%%
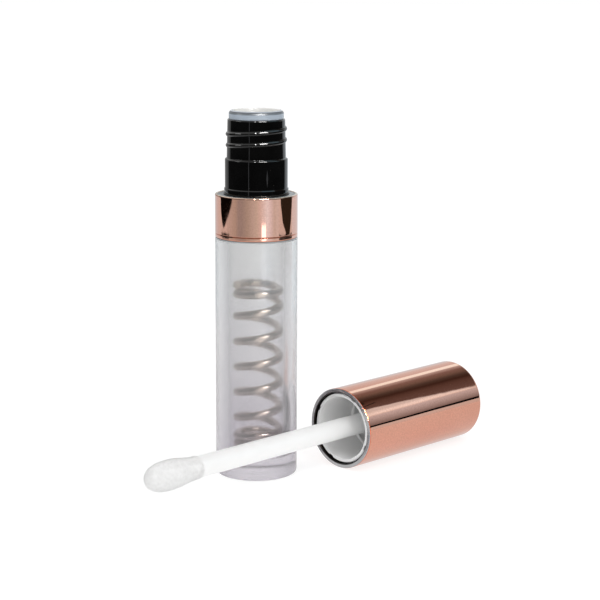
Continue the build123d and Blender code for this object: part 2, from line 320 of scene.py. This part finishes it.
def satin_grey():
    material, tree, shader, at = surface("collar_core", Coat_Weight=0.1)
    tone = spread(tree, noise(tree, at, 250), 0.0, 1.0)
    feed(tree, shader, "Base Color", stops(tree, tone, [(0.0, (0.29, 0.315, 0.325)), (1.0, (0.34, 0.36, 0.375))]))
    feed(tree, shader, "Roughness", spread(tree, noise(tree, at, 1500, detail=3), 0.35, 0.45))
    feed(tree, shader, "Normal", bump(tree, noise(tree, at, 2500), 0.006 * MM, 0.4))
    return material


def spring_wire():
    """Drawn steel, warm and darkened by its lubricant, with drawing marks."""
    material, tree, shader, at = surface("spring_steel", Metallic=1.0, Anisotropic=0.3)
    marks = noise(tree, at, 1800, detail=4, stretch=(1, 1, 6))
    tone = spread(tree, marks, 0.0, 1.0)
    feed(tree, shader, "Base Color", stops(tree, tone, [(0.0, (0.60, 0.53, 0.46)), (1.0, (0.76, 0.68, 0.60))]))
    feed(tree, shader, "Roughness", spread(tree, marks, 0.12, 0.2))
    feed(tree, shader, "Normal", bump(tree, marks, 0.008 * MM, 0.4))
    return material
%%
• **Challenge**: Print the whole listing exactly as it is.

• **Task output**:
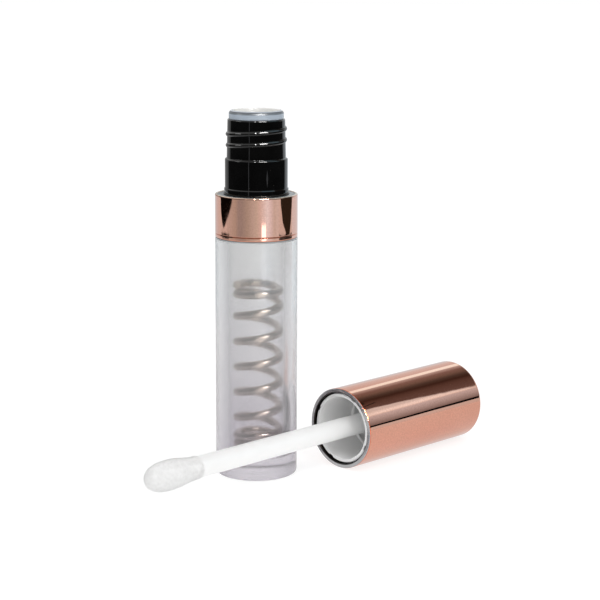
Continue the build123d and Blender code for this object: part 2, from line 320 of scene.py. This part finishes it.
def satin_grey():
    material, tree, shader, at = surface("collar_core", Coat_Weight=0.1)
    tone = spread(tree, noise(tree, at, 250), 0.0, 1.0)
    feed(tree, shader, "Base Color", stops(tree, tone, [(0.0, (0.29, 0.315, 0.325)), (1.0, (0.34, 0.36, 0.375))]))
    feed(tree, shader, "Roughness", spread(tree, noise(tree, at, 1500, detail=3), 0.35, 0.45))
    feed(tree, shader, "Normal", bump(tree, noise(tree, at, 2500), 0.006 * MM, 0.4))
    return material


def spring_wire():
    """Drawn steel, warm and darkened by its lubricant, with drawing marks."""
    material, tree, shader, at = surface("spring_steel", Metallic=1.0, Anisotropic=0.3)
    marks = noise(tree, at, 1800, detail=4, stretch=(1, 1, 6))
    tone = spread(tree, marks, 0.0, 1.0)
    feed(tree, shader, "Base Color", stops(tree, tone, [(0.0, (0.60, 0.53, 0.46)), (1.0, (0.76, 0.68, 0.60))]))
    feed(tree, shader, "Roughness", spread(tree, marks, 0.12, 0.2))
    feed(tree, shader, "Normal", bump(tree, marks, 0.008 * MM, 0.4))
    return material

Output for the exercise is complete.